Menurutnya hal itu dikarenakan kedua negara adidaya tersebut merupakan mitra dagang utama Indonesia di pasar internasional.
"Kalau dalam pengamatan saya, Jepang dan Inggris itu relatif lebih lemah pengaruhnya terhadap Indonesia, dibandingkan dengan China dan Amerika, terutama China," katanya dalam sebuah diskusi di Jakarta, Rabu (21/2/2024).
Faisal mengatakan berdasarkan prediksi dari International Monetary Fund (IMF), pada 2024 laju pertumbuhan ekonomi China akan mengalami pelemahan sekitar 1 persen, sedangkan AS diproyeksikan akan mengalami penurunan yang awalnya 2,1 persen menjadi 1,5 persen.
Ia menilai prediksi pelemahan tersebut akan memberikan dampak yang besar kepada Indonesia, karena secara kumulatif China dan AS masing-masing menyumbang 41 dan 22 persen terhadap pertumbuhan ekonomi dunia dalam 10 tahun terakhir.
Oleh karena itu ia mengatakan, perlu ada strategi untuk mengantisipasi pelambatan laju ekonomi yang dialami oleh kedua mitra dagang utama Indonesia tersebut supaya visi Indonesia Emas 2045 bisa terwujud.
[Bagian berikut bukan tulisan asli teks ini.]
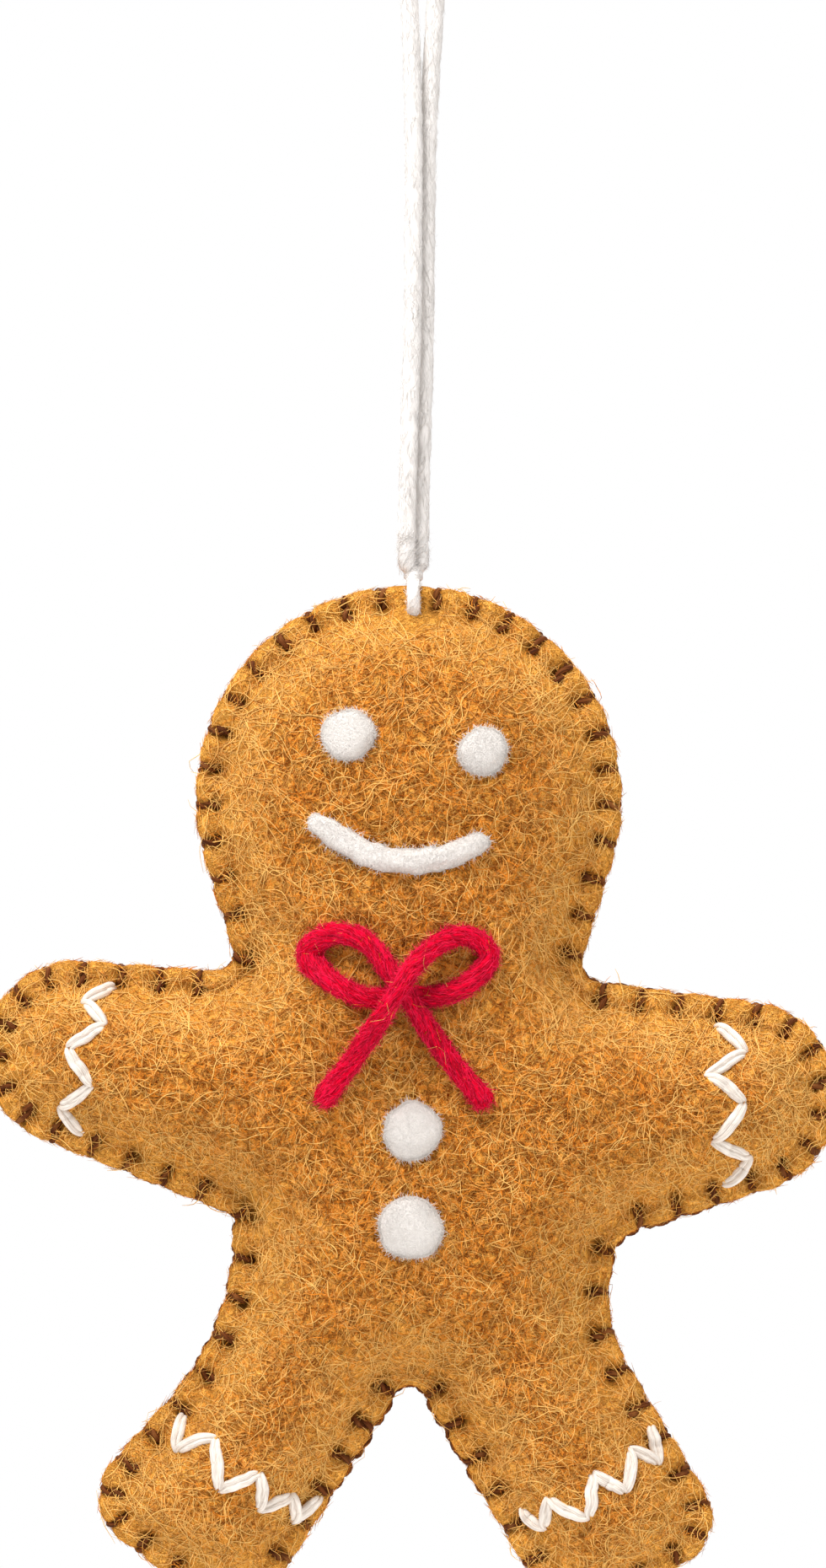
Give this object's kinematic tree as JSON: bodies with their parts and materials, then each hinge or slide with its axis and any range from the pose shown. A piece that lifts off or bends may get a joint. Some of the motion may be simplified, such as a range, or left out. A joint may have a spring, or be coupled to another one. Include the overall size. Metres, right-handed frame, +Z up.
{
  "type": "felt gingerbread ornament",
  "caption": "Stuffed wool-felt gingerbread figure with a stitched edge, felted face and buttons, yarn bow and zigzag trim, hung on a cotton cord loop.",
  "frame": {"origin": "top of the hanging loop, on the cord's inside, where a hook carries the ornament", "axes": "+Z up, the front faces -Y, +X to the right as seen from the front"},
  "size_m": [0.0983, 0.0278, 0.2132],
  "materials": {
    "felt": "needled wool felt, caramel brown with lighter golden fibres",
    "filling": "loose off-white fibre filling",
    "white_wool": "needle-felted white wool",
    "red_yarn": "two-ply red wool yarn, slightly fuzzy",
    "white_thread": "stranded off-white embroidery thread with a soft sheen",
    "brown_thread": "dark brown sewing thread",
    "cotton_cord": "soft twisted off-white cotton cord"
  },
  "bodies": {
    "hanging_loop": {"hanging_cord": "cotton_cord"},
    "knot": {"cord_knot": "cotton_cord"},
    "anchor": {"anchor_stitch": "cotton_cord"},
    "figure": {"front_panel": "felt", "back_panel": "felt", "edge_thread": "brown_thread", "stuffing_head": "filling", "stuffing_torso": "filling", "stuffing_arm_left": "filling", "stuffing_arm_right": "filling", "stuffing_leg_left": "filling", "stuffing_leg_right": "filling", "eye_left": "white_wool", "eye_right": "white_wool", "mouth": "white_wool", "button_upper": "white_wool", "button_lower": "white_wool", "bow": "red_yarn", "arm_zigzag_left": "white_thread", "arm_zigzag_right": "white_thread", "leg_zigzag_left": "white_thread", "leg_zigzag_right": "white_thread"}
  },
  "joints": [
    {"name": "cord_twist", "type": "hinge", "parent": "hanging_loop", "child": "knot", "pos_m": [-0.0013, 0, -0.0917], "axis": [0, 0, 1], "range_deg": [-180, 180]},
    {"name": "swing_fore_aft", "type": "hinge", "parent": "knot", "child": "anchor", "pos_m": [-0.0013, 0, -0.0917], "axis": [1, 0, 0], "range_deg": [-60, 60]},
    {"name": "swing_sideways", "type": "hinge", "parent": "anchor", "child": "figure", "pos_m": [-0.0013, 0, -0.0977], "axis": [0, 1, 0], "range_deg": [-12, 12]}
  ]
}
"Jadi ke depan China ini akan terus diperkirakan tumbuh lebih lambat, sehingga dalam kondisi ini perlu waspada, meski Indonesia lebih resilient," katanya.
Menurut data Badan Pusat Statistik (BPS), nilai kumulatif ekspor Indonesia ke China pada tahun 2023 mencapai 64,9 miliar dolar AS, dengan angka ekspor tertinggi terjadi di Desember yakni mencapai 6,1 miliar dolar AS.
Keuntungan yang didapat oleh Indonesia melalui ekspor ke Amerika Serikat pada tahun yang sama yakni sebesar 23,2 miliar dolar AS, dengan penjualan tertinggi pada Agustus yang mencapai 2,1 miliar dolar AS.